Common Attribution Pitfalls:
- View-through Conversions: Platforms taking credit for a sale simply because the user saw an ad, even if they didn't click.
- Branded Search Bias: Google Ads showing a massive 10.0 ROAS because it captures people who were already searching for your brand name.
- Data Lags: Some platforms take 24-72 hours to fully report conversion data.
Advanced Strategies to Lower Your Break-even ROAS
A lower break-even ROAS is a massive competitive advantage. It allows you to bid more aggressively for the same traffic while remaining profitable. There are three primary levers to lower this threshold:
1. Expanding Average Order Value (AOV)
If your COGS contains a fixed element (like shipping), increasing the order size drastically improves your margins. Implementing 'Frequently Bought Together' bundles or post-purchase upsells is the fastest way to lower your break-even point.
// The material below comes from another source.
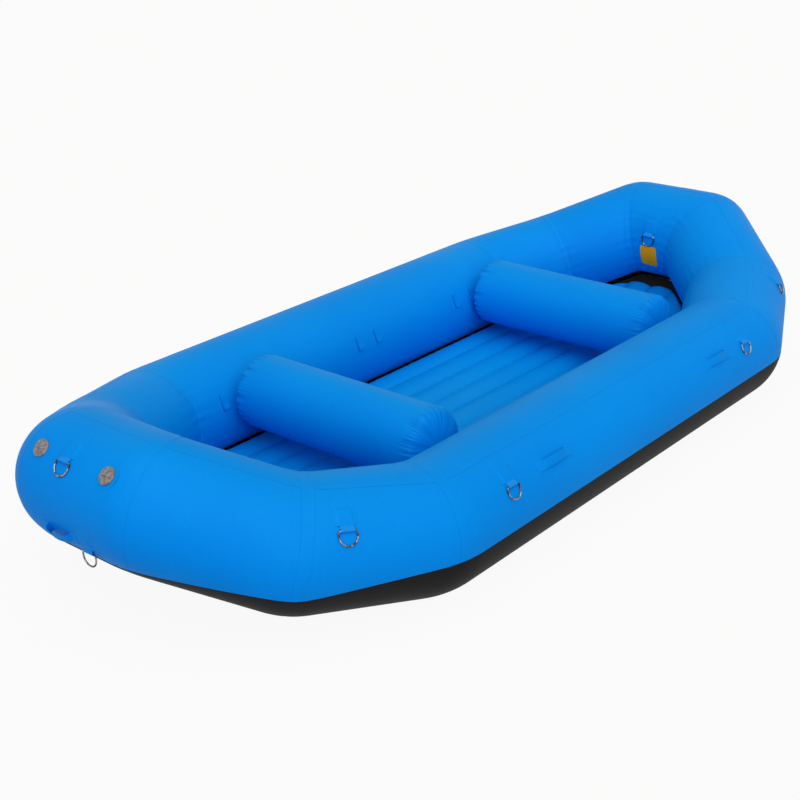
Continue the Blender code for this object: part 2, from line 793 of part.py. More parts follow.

2. Renegotiating COGS and Fulfillment
As you scale, your volume should give you leverage. Reducing your unit cost by 10% can lower your break-even ROAS from a difficult 3.0 to a more manageable 2.5.
3. Reducing Returns and Refunds
High return rates are a hidden margin killer. If 10% of your orders are returned, your effective COGS is higher, and your break-even ROAS must be adjusted upward to compensate.
The Psychology of Scaling: The ROAS Decay
One of the most frustrating phenomena in digital marketing is 'ROAS Decay.' As you increase your daily spend, your ROAS tends to decrease. This happens because platforms begin to move beyond your 'hottest' high-intent audience into broader, more expensive cold traffic segments.
Knowing your break-even ROAS allows you to scale with confidence. You don't need to 'chase' the 5.0 ROAS you had when spending $100/day. If your break-even is 1.8, you can keep scaling until your ROAS hits 2.2, knowing that you are still generating net profit at scale.
Pro Tip: The 'Buffer' ROAS
Always add a 10-20% 'buffer' to your break-even calculation to account for unforeseen expenses like ad platform fluctuations, payment processing disputes, or slight variations in shipping costs.
Comparison Grid: ROAS vs. Other Efficiency Metrics
In high-level performance marketing, you'll often encounter different ways to measure 'success.' Here is how they compare to Break-even ROAS:
| Metric | Pros | Cons |
|---|---|---|
| CPA (Cost Per Acquisition) | Fixed target, easy to budget. | Ignores the value of the customer. |
| LTV/CAC Ratio | Shows long-term sustainability. | Hard to measure in real-time. |
| ROAS | Real-time, platform-native. | Highly dependent on attribution accuracy. |
Troubleshooting Your Profitability
If you are above your break-even ROAS but still not seeing cash in your bank account, check these three areas:
1. Fixed Overhead: ROAS only looks at variable costs. Your rent, software subscriptions, and salaries must be covered by the total volume of ad profit.
2. Inventory Tie-up: In e-commerce, your 'profit' might be sitting in a warehouse as unsold stock. ROAS doesn't account for cash flow gaps.
3. Payment Platform Delays: Stripe and PayPal often hold funds for several days, which can create a mismatch between ad spend (real-time) and available cash.
Expert Checklist: Weekly ROAS Audit
Margin Check
Daily/Weekly Operation
Did your shipping provider add a fuel surcharge? Update your COGS immediately to keep your Break-even ROAS accurate.
Attribution Review
Strategic Review
Compare Platform ROAS vs. Store backend Revenue. Calculate your Blended MER to see the real profit impact.
Creative Decay
Growth Tactic
Is your CTR dropping? Fresh creative is the best way to pull your actual ROAS away from the break-even cliff.
Industry Benchmarks: ROAS by Vertical (2024)
A "good" break-even ROAS is relative. Here is a breakdown of what to expect based on industry-standard margins:
Direct-to-Consumer (DTC)
- Apparel & Fashion: 2.5 - 3.5
- Health & Supplements: 1.5 - 2.5
- Consumer Electronics: 4.0 - 6.0
- Home & Furniture: 3.0 - 5.0
B2B & SaaS
- Enterprise Software: 1.2 - 1.8
- Small Biz Tools: 2.0 - 3.0
- Professional Services: 1.5 - 2.2
- Real Estate: 2.0 - 3.0
Conclusion
Calculating your break-even ROAS is the first step toward building a sustainable, scalable advertising engine. It removes the guesswork from your marketing and provides a clear, mathematical boundary for success. Use this calculator regularly, update your margins monthly, and always keep an eye on the gap between your actual performance and your break-even threshold.
Summary & Key Takeaways
- ★Break-even ROAS is 1 divided by your Gross Margin percentage.
- ★Anything below break-even means you are losing money on ad spend.
- ★A lower COGS or higher AOV lowers your break-even ROAS.
- ★Platform attribution (iOS 14+) makes accurate ROAS tracking difficult.
- ★Always account for shipping, returns, and transaction fees in your margin.